Another, more tangentially, case is that of Wile E. Coyote. He gets blown up or falls from great heights or has endless anvils dropped on him, but he always comes out relatively unharmed. If his guts fly everywhere or he has brain damage. . .it just isn't that funny. The fact that there is a sort of absence of feeling makes it possible for the humor to flourish.

That is the physical level. But there is another level to look at. That is the emotional level. If we feel for the character in a play/show/movie it is much harder to laugh at their misfortunes. In these cases we, the viewer, identify with the character on some level and when we see them miss a train, we empathize with them. It becomes an 'us against them' situation. When you eliminate the 'them' of this equation, the humor ceases to exist.

Though that was confusing, let me give an example in one of the greatest tv comedies of all time, MASH.
When the show started we had two main protagonists, Hawkeye and Trapper. They were accompanied by a series of sidekicks, but were essentially the main characters to which we attached ourselves. Then there was the ineffective, yet non-threatening, leadership (Henry Blake) and the dual enemies of Frank Burns/Hotlips and the Army itself.

Frank Burns was the ultimate foil. If something bad happened to him, we laughed. He was a caricature, sure, but we, as viewers, had a certain absence of feeling when it came to him. We had no sympathy for him (or for Hotlips, early on) so if he was slipped a Mickey and tied up or pushed into a ditch, it was 'us' pushing 'them' into a ditch. We laughed.

Now, when we remove the Frank Burns character, the ready-made foil disappears. The funny 'them' ceases to exist, in the show, in any other respect other than the Army itself. The replacement of Burns with Charles Winchester was ineffective, because the character was made to be a fully rounded human character. He had a family, feelings and thoughts that, though not meshing with the kooky doctors, was certainly not obviously worthy of open derision (the silly 'posh' upper crust character, in general, is so outdated that it is not only ineffectual, but actually annoying, see the movie Volunteers.)

So what happened in the show was that, over time, the ABSENCE OF FEELING, in the emotional respect, was eliminated.

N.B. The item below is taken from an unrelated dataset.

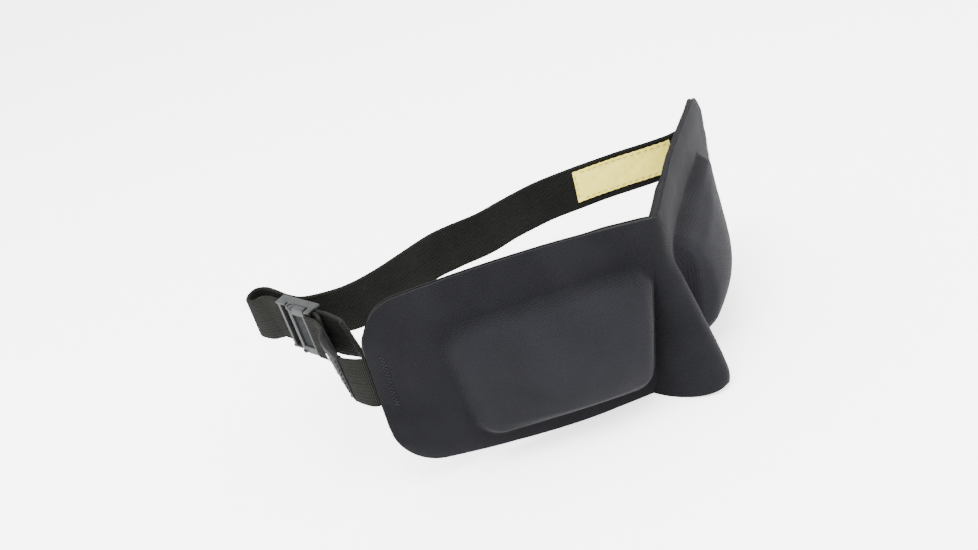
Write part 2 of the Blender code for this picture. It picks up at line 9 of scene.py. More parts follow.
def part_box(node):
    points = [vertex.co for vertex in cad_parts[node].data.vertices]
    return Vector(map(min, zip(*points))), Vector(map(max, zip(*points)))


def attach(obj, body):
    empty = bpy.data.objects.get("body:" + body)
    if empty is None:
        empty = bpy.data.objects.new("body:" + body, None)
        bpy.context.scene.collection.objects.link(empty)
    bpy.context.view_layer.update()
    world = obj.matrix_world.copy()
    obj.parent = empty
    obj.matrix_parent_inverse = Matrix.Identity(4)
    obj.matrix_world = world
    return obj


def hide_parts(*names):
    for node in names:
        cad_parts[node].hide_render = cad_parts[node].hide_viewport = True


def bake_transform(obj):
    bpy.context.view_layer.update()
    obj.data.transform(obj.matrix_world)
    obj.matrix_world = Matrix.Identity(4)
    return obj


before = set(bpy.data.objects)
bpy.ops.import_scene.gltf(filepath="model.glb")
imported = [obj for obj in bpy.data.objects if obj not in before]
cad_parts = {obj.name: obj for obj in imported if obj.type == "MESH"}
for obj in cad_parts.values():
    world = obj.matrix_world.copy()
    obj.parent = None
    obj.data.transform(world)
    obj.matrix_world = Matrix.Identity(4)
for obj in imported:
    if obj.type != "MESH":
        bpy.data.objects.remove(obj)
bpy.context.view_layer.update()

# Contoured sleep mask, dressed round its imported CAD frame. Sizes are in millimetres in the design
# frame of the CAD (x = 0 on the nose ridge, z = 0 on the lowest rim) and become metres in the row frame.
MM = 0.001

LOBE_SWEEP = math.radians(27.65)
LOBE_LENGTH = 121.4
LOBE_HEIGHT = 73.5
TOP_RISE = 7.0
BOTTOM_RISE = 12.7
BOTTOM_FLAT = 34.0
FOLD_Y = -3.5
FOLD_SOFTNESS = 3.5
TOP_CORNER_RADIUS = 16.0
BOTTOM_CORNER_RADIUS = 17.0
RIM_ROLL = 1.6
RIM_ROLL_WIDTH = 8.0
FLARE_HALF_WIDTH = 14.0
FLARE_TAPER = 0.142
FLARE_TOP_Z = 57.0
RIDGE_TOP_Z = 52.0
FLARE_REACH = 18.5
FLARE_TIP_RISE = 4.5
NOSE_SPAN = 20.0
CUP_OUTER_S = 95.5
CUP_OUTER_LEAN = 0.12
CUP_TOP_Z = 58.5
CUP_BOTTOM_Z = 4.5
CUP_CORNER_RADIUS = 11.0
CUP_STEP = 4.5
CUP_STEP_WIDTH = 4.6
CUP_CROWN = 12.0
COVER_THICKNESS = 0.6
LINING_THICKNESS = 0.6
EDGE_THICKNESS = 2.4
BODY_THICKNESS = 5.0
EDGE_TAPER_WIDTH = 9.0
NOSE_THICKNESS = 3.4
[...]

In it's stead the characters all became the same: angry, outspoken pacifists.

The fact that we couldn't really laugh at BIG misfortunes of the characters, due to us identifying with them on a personal level, created a show where they tried to create humor out of the mineute.

The problem then spiraled out of control as they created stupider characters (Zale and Rizzo, for the love of god!) being played by inferior actors trying to make marginal material funny.

By creating feeling for the characters, we cannot laugh as heartily and are left with, at best, muted giggles.

I believe this is one of the reasons why "Planes, Trains and Automobiles" is such a tepid and humorless movie. (There are some who would disagree, but there isn't a joke in the movie that isn't telegraphed well ahead of time, the acting is too broad and the set up to the jokes is just too damn slow.) In that movie John Candy's character would have been PERFECT if he hadn't, at the end, been shown to be a character deserving of our sympathy. If he was just a pathological annoyance then the scorn we wish to heap on him is justified. But since he has a sad story, any abuse we might direct toward that character now becomes mean-spirited.

Bergson was correct. The ABSENCE OF FEELING creates an environment in which the viewer can both identify with the character on a physical and emotional level without taking pleasure in any pain that character might feel.